# Nightmare Fuel



## Elemental (Dec 11, 2021)




----------



## Geo (Dec 12, 2021)

Fake. But nice try.


----------



## Elemental (Dec 12, 2021)

Oh, it's most definitely fake, but the lack of secondary containment, poor carrying techniques, leaving the bench, etc. just horrify me. From the way the liquid flies out at first, you can see he threw the beaker instead of dropping it. 

I had a silver pour fail about a month ago, and had 250g of fine silver spill. Thanks to my secondary containment, I was able to let it cool in place, solidify, and pick it up and re-melt. Had a beaker crack while dissolving some sterling last year as well, it held it's liquid (thank goodness), but it was an eye opener that all my refining steps need to have secondary containment and a recovery plan for when devices fail.


----------



## nickvc (Dec 12, 2021)

One simple question  why do it ?


----------



## Elemental (Dec 12, 2021)

BLUF: He's a youtuber and his business/job is to get views.
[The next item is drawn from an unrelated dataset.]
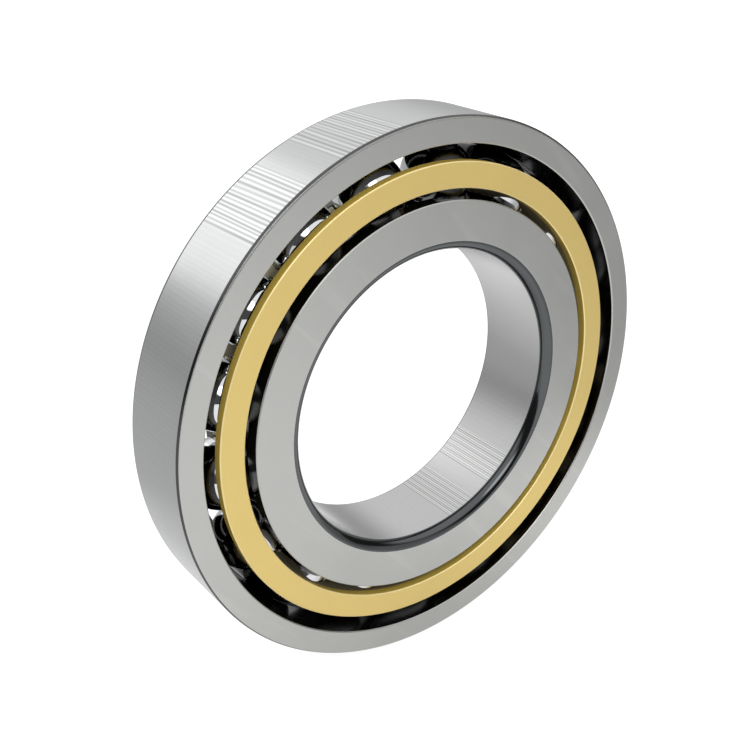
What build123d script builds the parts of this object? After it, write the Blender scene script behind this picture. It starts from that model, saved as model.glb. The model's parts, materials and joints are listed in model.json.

Pretending to drop $5k in chloroauric acid gets a reaction (no pun intended).

From his Youtube Channel:

I find that chemistry is often taught poorly or without a purpose. Because of this, people tend to lose interest and sometimes even start to hate it. In each video that I make, I try to balance theory with purpose. My goal is to capture the natural beauty of chemistry in fun and interesting ways. In terms of education, I have a BSc in Biochemistry, with a minor in pharmacology. However, I've always been a lot more drawn to applied chemistry. So after finishing my degree, I worked as a lab tech in an organic lab, and then as a chemistry grad student. However, I ended up leaving my graduate studies early to focus on this channel. Now, making chemistry videos has become my full-time job!


----------



## Riteturn (Dec 12, 2021)

You could still recover the majority of it - bring on the roll of Bounty the quicker picker-upper.


----------



## Rreyes097 (Dec 14, 2021)

I spilled little bit of gold this morning! Soaked it up with coffee filters and then processed it. Not sure how much I just but not much in there in the first place.


----------